As fotos e vídeos de nus de Thauan são solo, ou seja, sem parceria de cena. Ele também reforça que em nenhum caso o limite do virtual é ultrapassado. Mesmo assim, as reações que enfrenta não lhe caem bem.

Eu fiquei quatro dias bem mal agora com um comentário. Um cara de uma assessoria de modelos me chamou um tempo atrás para entrar para a empresa dele. Eu recusei porque não era meu momento. Aí ele respondeu um story meu recente: 'Nossa, que lixo. Não imaginaria que você estava sujeito a vender seu corpo para subir na vida'. Meu, aquilo acabou comigo, me senti muito mal. Porque a pessoa não olha para você, não sabe do que você está precisando. Para ajudar ninguém pergunta: 'Tá precisando de uma ajuda? Tá conseguindo pagar seu aluguel?'. Não, eles só crucificam. Devia acabar essa coisa de julgar sem conhecer. Seria perfeito se cada um cuidasse da sua vida."

Thauan diz que seus pais ficaram preocupados no começo, mas depois entenderam o caso: "Meu pai disse para eu fazer o que viesse no meu coração: 'Você não pode matar, roubar, pisar em alguém ou fazer o mal para o próximo'."

Eu fiquei muito mal por conta de companheiros do futebol, amigos de clubes com quem eu vivia junto, dormia no mesmo quarto, que pararam de me seguir. É um negócio muito chato, um preconceito fora do normal que tem no futebol. Pô, você vai parar de seguir uma pessoa porque ela tem uma profissão diferente? Foi um baque legal.

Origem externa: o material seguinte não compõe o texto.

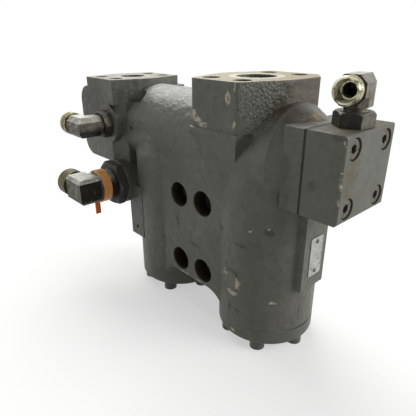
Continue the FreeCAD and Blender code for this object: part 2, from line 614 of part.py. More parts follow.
def thread_tools():
    """Threaded holes of the flanges, covers, pilot block and end cap, and the small holes."""
    tools = []
    for index, (sx, sy) in enumerate(QUARTER_SIGNS):
        place = (f"flangeOffset+{sx}*boltSpanNarrow/2", f"{AXIS_Y}+{sy}*boltSpanLong/2")
        drill(tools, f"flange_thread_{index}", "Z", "flangeTapRadius", "flangeTop-flangeTapDepth",
              "flangeTop", place)
        place = (f"-secondOffset+{sx}*secondSpanNarrow/2", f"{AXIS_Y}-secondSetback+{sy}*secondSpanLong/2")
        drill(tools, f"second_thread_{index}", "Z", "secondTapRadius", "secondTop-secondTapDepth",
              "secondTop", place)
    hole = "screwRadius+threadClearance"
    for side, centre in (("right", RIGHT_X), ("left", LEFT_X)):
        for angle in COVER_ANGLES:
            place = (f"{centre}+{COVER_CIRCLE}*cos({angle})", f"{AXIS_Y}+{COVER_CIRCLE}*sin({angle})")
            drill(tools, f"{side}_cover_thread_{angle}", "Z", hole, FOOT_Z, f"{FOOT_Z}+screwEngagement+1",
                  place)
    for index, (sy, sz) in enumerate(QUARTER_SIGNS):
        place = (f"{AXIS_Y}+{sy}*pilotScrewSpan/2", f"spoolHeight+{sz}*pilotScrewSpan/2")
        drill(tools, f"pilot_thread_{index}", "X", hole, "pilotFace-screwEngagement-1", "pilotFace", place)
        place = (f"{AXIS_Y}+{sy}*capScrewSpan/2", f"spoolHeight+{sz}*capScrewSpan/2")
        drill(tools, f"cap_thread_{index}", "X", hole, "-headLeft", "-headLeft+screwEngagement+1", place)
    for index in range(2):
        place = (PLATE_Y, f"plateMiddle+{2 * index - 1}*rivetSpan/2")
        drill(tools, f"rivet_hole_{index}", "X", "rivetRadius+threadClearance", f"{PLATE_FACE}-5",
              PLATE_FACE, place)
    drill(tools, "lug_hole", "Y", "2", f"{AXIS_Y}-barrelRadius", f"{AXIS_Y}-barrelRadius+10",
          (f"{LEFT_X}-9-lugWidth/2", "-20"))
    drill(tools, "gauge_hole", "Y", "1.75", f"{AXIS_Y}-spoolBarrelRadius", f"{AXIS_Y}-spoolBarrelRadius+6",
          ("-gaugeHoleOffset", "spoolHeight+1.7"))
    return tools


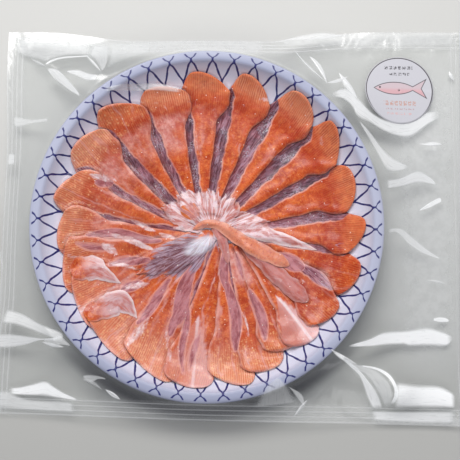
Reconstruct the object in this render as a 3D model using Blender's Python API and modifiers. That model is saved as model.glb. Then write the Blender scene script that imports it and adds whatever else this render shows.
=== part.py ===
"""Trout sashimi laid as a rosette on a round plate and sealed in a clear vacuum bag.

Run with: blender --background --python part.py
Lengths are metres and +Z is up. The origin is the middle of the pack's footprint, on the table.
The plate's own centre stands left of it, because the bag is wider on the side with the label.
"""
import math

import bmesh
import bpy
import numpy as np
from mathutils import Vector
from mathutils.bvhtree import BVHTree

MM = 0.001

# Plate: a pale plastic plate of 212 mm with a flat rim band
PLATE_RADIUS = 106 * MM
PLATE_HEIGHT = 20 * MM
RIM_BAND = 5.8 * MM
PLATE_WALL = 1.6 * MM
FLOOR_RADIUS = 77 * MM
FLOOR_HEIGHT = 3.7 * MM
FOOT_RADIUS = 72 * MM
FOOT_WIDTH = 3 * MM
FOOT_DEPTH = 1.2 * MM
PLATE_SIDES = 64

# Bag: two films, welded along their edges, drawn tight round the plate
FILM = 0.5 * MM
FILM_TO_PLATE = 0.8 * MM
BAG_LEFT = 131 * MM
BAG_LEFT_TOP = 125 * MM
BAG_RIGHT = 162 * MM
BAG_TOP = 123 * MM
BAG_BOTTOM = 121 * MM
BAG_BOTTOM_LEFT = 113 * MM
TOP_EDGE_DRAWN_IN = 9 * MM
LEFT_EDGE_DRAWN_IN = 4 * MM
DRAWN_IN_REACH = 75 * MM
SKIRT_START = 107.4 * MM
SKIRT_LOW = 1.5 * MM
SKIRT_FALL = 22 * MM
SKIRT_RINGS = (0.14, 0.32, 0.55, 0.78, 1.0)
RAYS_ALONG = 18
RAYS_ACROSS = 14

# Label: a round paper sticker on the film, up and right of the plate
LABEL_RADIUS = 21.5 * MM
LABEL_PLACE = (119 * MM, 85 * MM)
LABEL_THICKNESS = 0.4 * MM

# Fish: thin slices with a thick round end at the rim and a tail at the middle
SLICE_THICKNESS = 2.6 * MM
SLICE_EDGE = 0.42
TAIL_THICKNESS = 0.5
HEAD_LENGTH = 0.22
NECK_WIDTH = 0.42
FLANK_WIDTH = 1.75
TAIL_WIDTH = 0.17
NECK_TAIL_WIDTH = 0.5
END_PEAK = 0.5
END_SLOPE = 11 * MM
END_SHOULDER = 6 * MM
USUAL_END = 28 * MM
CLEARANCE = 0.33 * MM
SLICE_STIFFNESS = 2
LOOSE_STIFFNESS = 3
MAP_CELL = 0.5 * MM
MAP_HALF = 104 * MM

# Each slice: angle of its end clockwise from +Y, radius of its end, width of its end,
# where its tail lies (x, y), and how far it bows to the left of its run, in degrees and mm
SLICES = (
    (110, 96, 26, 19, -9, 0),
    (93, 95, 23, 15, -5, 0),
    (73.5, 94, 31, 13, -1, 1),
    (55.5, 97, 28, 11, 4, 1),
    (38, 98, 27, 8, 8, 0),
    (18.5, 95, 26, 3, 9, 0),
    (0, 94, 27, -2, 9, -1),
    (342, 91, 28, -7, 7, -1),
    (323, 94, 28, -10, 4, -2),
    (305, 94, 28, -12, 0, -3),
    (286.5, 92, 28, -10, -4, -2),
    (268.5, 90, 26, -8, -6, -1),
    (254.5, 90, 25, -6, -8, 0),
    (238.5, 93, 27, -3, -9, 0),
    (221.5, 97, 30, 1, -9, 1),
    (201, 95, 28, 4, -9, 2),
    (187.5, 97, 27, 7, -9, 1),
    (171, 96, 26, 10, -10, 0),
    (158.5, 94, 27, 13, -11, -1),
    (149, 88, 22, 17, -12, -1),
    (140, 93, 23, 20, -12, -2),
    (127, 93, 24, 22, -10, 0),
)

# The loose pieces on top: a name, the run's points and the widths at its two ends, in mm
TOPS = (
    ("short_slice", ((59, -46), (44, -34), (30, -22), (17, -10)), 13, 7),
    ("flap_left", ((-83, -25), (-70, -29), (-50, -36)), 12, 4),
    ("flap_low", ((-73, -50), (-59, -48), (-42, -48)), 15, 5),
    ("centre_fold", ((10, -18), (8, -9), (3, -1)), 8, 11),
    ("centre_curl", ((-36, -22), (-22, -19), (-9, -15), (1, -12)), 15, 9),
    ("centre_tail_1", ((-31, 14), (-19, 8), (-9, 0)), 12, 8),
    ("centre_tail_2", ((-17, 20), (-10, 11), (-5, 4)), 13, 8),
    ("centre_tail_3", ((-1, 22), (1, 12), (1, 5)), 14, 8),
    ("centre_tail_4", ((19, 19), (13, 10), (8, 3)), 13, 8),
    ("centre_band", ((66, -16), (50, -11), (34, -5), (20, 0)), 8, 10),
    ("centre_arc", ((41, -20), (27, -13), (15, -5), (3, 1), (-8, -4)), 11, 7),
)

# Pleats of the bag round the plate: start and end of the crest, its height and its width, in mm
PLEATS = (
    ((-84, -66), (-126, -62), 4, 10),
    ((76, -78), (114, -100), 5, 11),
    ((114, -100), (154, -110), 4, 12),
    ((-66, 88), (-100, 100), 4, 10),
    ((66, 92), (92, 68), 3, 10),
    ((102, 30), (142, 42), 3, 11),
)

LAVENDER = (0.62, 0.60, 0.72, 1.0)
FISH_ORANGE = (0.76, 0.27, 0.09, 1.0)
FISH_PINK = (0.80, 0.46, 0.42, 1.0)
FILM_CLEAR = (0.85, 0.87, 0.88, 1.0)
PAPER_WHITE = (0.84, 0.83, 0.86, 1.0)


# ---------------------------------------------------------------- scene, materials and objects

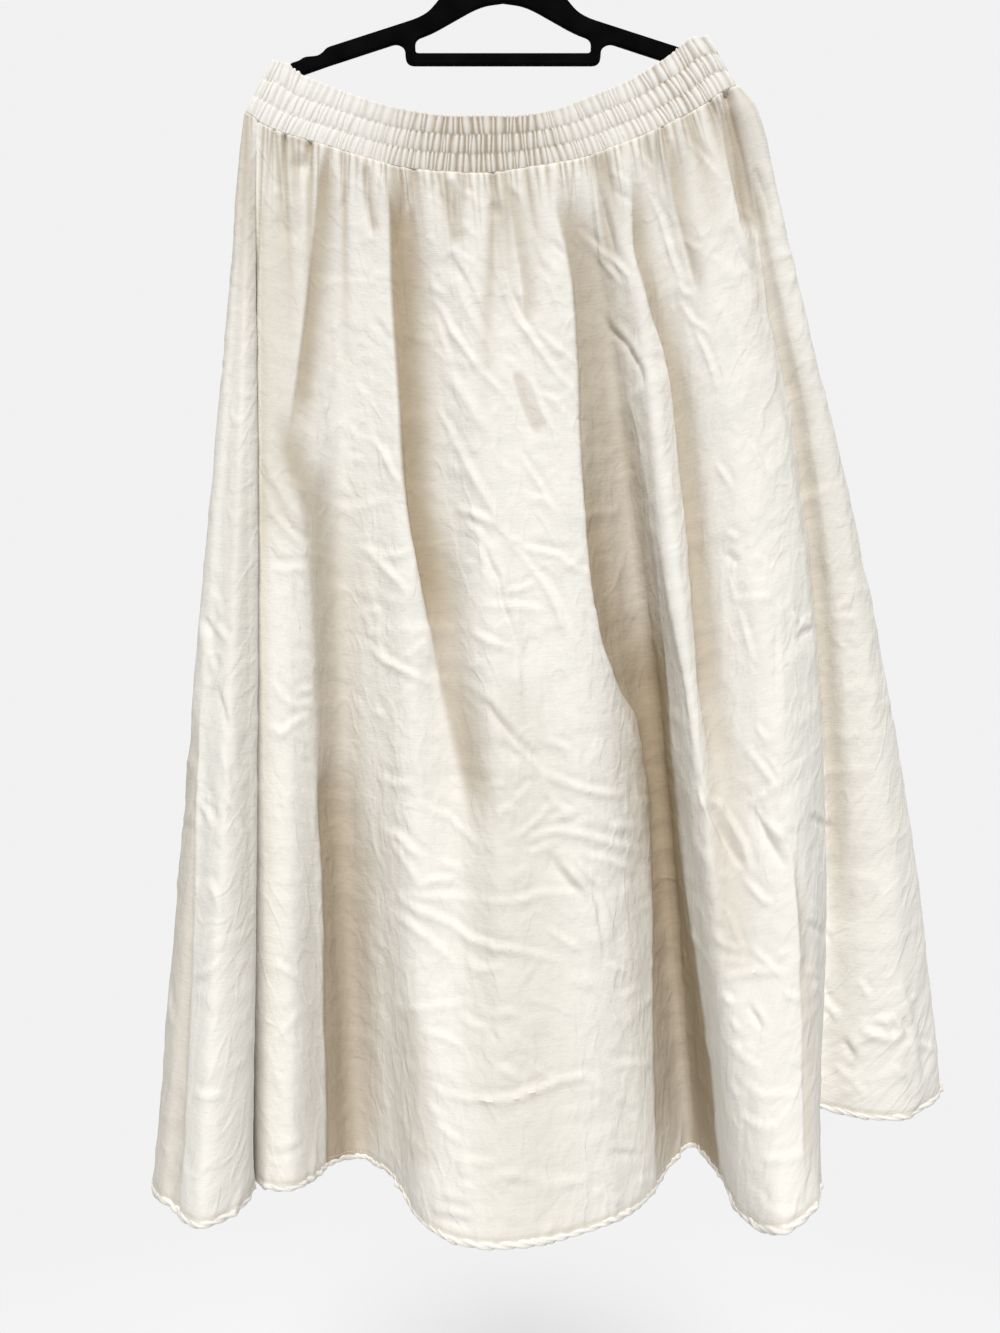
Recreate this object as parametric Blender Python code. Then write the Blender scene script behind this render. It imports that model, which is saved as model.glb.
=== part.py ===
"""A gathered midi skirt on its hanger: one layer of cloth, a wide elastic waistband, a slim hanger.

The skirt hangs from the hanger's hook, whose inner top is the origin. X runs along the hanger to
the right, -Y is the front of the skirt and Z is up. Lengths are metres; the tables hold millimetres.
"""

import math
from collections import namedtuple

import bpy
import numpy as np

MM = 0.001
SEAM_GAP = 0.3 * MM

# The band: three elastic channels, sewn with two rows between them.
BAND_WALL = 2.2 * MM
CHANNELS = 3
CHANNEL_SWELL = 0.8 * MM
BAND_GATHERS = 72
BAND_GATHER_DEPTH = 0.75 * MM
BAND_INNER_AT_ENDS = 2.8 * MM
BAND_INNER_AT_MIDDLE = 8.0 * MM
BAND_END_ROUNDING = 0.018
BAND_SEED = 7
SEAM_GAP_AT_ENDS = 0.6 * MM

# The panels: plain cloth, gathered at the top and rolled at the hem.
CLOTH_WALL = 1.2 * MM
TOP_GATHERS = 20
TOP_GATHER_DEPTH = 1.6 * MM
TOP_GATHER_FADE = 0.075
TOP_LEAD_IN = 0.15
FULLNESS = 3.0 * MM
FULLNESS_AT_RIGHT = 10.0 * MM
FULLNESS_FALL = 0.045
PANEL_COLUMNS = 80
HEM_ROLL_SWELL = 0.9 * MM
HEM_ROLL_SHARE = 0.0055
PANEL_ROWS = (0.0, 0.02, 0.05, 0.09, 0.15, 0.23, 0.33, 0.44, 0.55, 0.66, 0.77, 0.885)

# The hanger: a flat flocked frame with a round wire hook.
HANGER_THICK = 5.0 * MM
HANGER_EDGE_ROUND = 1.0 * MM
HOOK_WIRE_RADIUS = 1.9 * MM
HOOK_INNER_RADIUS = 20.0 * MM
COLLAR_RADIUS = 5.2 * MM
COLLAR_TOP = -112.0 * MM
COLLAR_HEIGHT = 20.0 * MM
COLLAR_BORE_DEPTH = 14.0 * MM

CLOTH_COLOUR = (0.87, 0.84, 0.77)
BAND_COLOUR = (0.84, 0.79, 0.72)
FLOCK_COLOUR = (0.004, 0.004, 0.004)
STEEL_COLOUR = (0.62, 0.62, 0.63)

# One row for each place along the band, from its left end to its right end, in millimetres.
BandSection = namedtuple("BandSection", "top_x top_z foot_x foot_z")
BAND = [
    BandSection(-184, -224, -203, -263),
    BandSection(-171, -225, -190, -273),
    BandSection(-155, -236, -175, -280),
    BandSection(-126, -248, -142, -290),
    BandSection(-98, -258, -111, -300),
    BandSection(-70, -265, -79, -309),
    BandSection(-42, -269, -44, -313),
    BandSection(-13, -269, -13, -314),
    BandSection(14, -269, 17, -310),
    BandSection(43, -263, 57, -303),
    BandSection(71, -252, 88, -292),
    BandSection(100, -239, 121, -278),
    BandSection(127, -222, 152, -262),
    BandSection(148, -206, 173, -248),
    BandSection(163, -205, 185, -243),
]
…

Mas é bom, levo como aprendizado para trabalhar a cabeça e ficar mais blindado.

Thauan Teixeira, Sobre o que os amigos do futebol acham de sua nova carreira

Hoje eu faço o contrário. Tenho um amigo de Fortaleza que estava na mesma briga de tentar ser jogador, mas não chegou a ser profissional. Um dia ele me perguntou o que fazer da vida. O moleque é bonito, é presença. Eu falei: 'Você já pensou em criar um Onlyfans? Como você acha que sua família ia lidar com isso?'. Ele fez e mudou a vida dele. Ele estava sem jogar e sem saber o que queria da vida.

Thauan, sobre como combate o preconceito

Acervo pessoal

Influenciador já fez ensaio no motel e ouviu elogios

Thauan conduz sozinho a carreira de criador de conteúdo e compara a sensação à de sair de casa para tentar uma vida no futebol aos 13 anos. "Eu criei o Onlyfans, faço contato com produtores, fotógrafos, locações e cuido das minhas redes sociais, tudo sozinho. E graças a Deus está dando certo. Quando você quer algo, foca naquilo e dá seu melhor que vai acontecer."

Recentemente ele fez parceria com um motel de São Paulo para fazer um ensaio de fotos eróticas no local em troca de divulgação para seus seguidores. Levou fotógrafo e cinegrafista e produziu uma grande quantidade de conteúdo, que publica esporadicamente para manter o interesse dos fãs.

"O retorno foi muito grande do povo falando: 'Nossa, nunca imaginei ver você nu, é sonho realizado!' E isso me motiva. Não vejo problema nenhum, sou muito mente aberta. Você está mostrando um corpo, um pênis, uma boca, um nariz, uma orelha, só depende da forma como você olha e tacha aquilo. Eu vejo como um trabalho", diz.

Para além disso, ele mantém atividade no Instagram e no TikTok com outros tipos de conteúdo, tipo as dancinhas da moda. "Você tem que estar ligado 24h nas coisas da internet, criando conteúdo, não é fácil. Ficar o dia todo em loja trocando roupa, sempre antenado nos vídeos para fazer coisa nova, gerar engajamento e fazer seu nome na internet. Tudo isso com uma concorrência de gente bonita, com potencial. Acaba que é um meio tão concorrido quanto o futebol."

Acervo pessoal

Sonho é participar de um reality show e enfim "fazer o nome"

Thauan diz que não descarta a possibilidade de voltar a jogar futebol profissionalmente um dia. Ele tem uma nova cirurgia no menisco do joelho marcada para o começo de 2022 e promete se dedicar à reabilitação. "Se minha história for no futebol, Deus vai mostrar", conta.

Apesar destas palavras, o verdadeiro plano de vida é um pouco mais midiático: "É outro sonho que eu tenho agora. Realizei o do futebol e agora é este, de participar de um reality show. De repente entrar num BBB, num De Férias Com o Ex, um reality legal, e assim fazer meu nome na internet."

Os convites ainda não apareceram. Até lá a vida será de dribles sobre os "comentários escrotos" que recebe na internet e criatividade para criar novos ângulos de fotos. Ainda que as amizades do futebol fiquem no passado. "Eu preciso reconhecer que sou um cara bom, que não faço mal para ninguém, e que corro atrás dos meus objetivos. Isso basta. Tenho que ter isso na cabeça e seguir, porque se for depender de opiniões eu não vivo", desabafa, antes de completar:

"Se a pessoa cria um Onlyfans, por que você vai julgar? Como vou julgar uma pessoa sem saber o que ela passa, o que vive, o que precisa? É o mínimo, é o básico. Por trás de pessoas tem histórias. Por trás de mim tem minha história, meus sacrifícios, o que eu preciso. Tem uma história atrás das fotos que eu posto."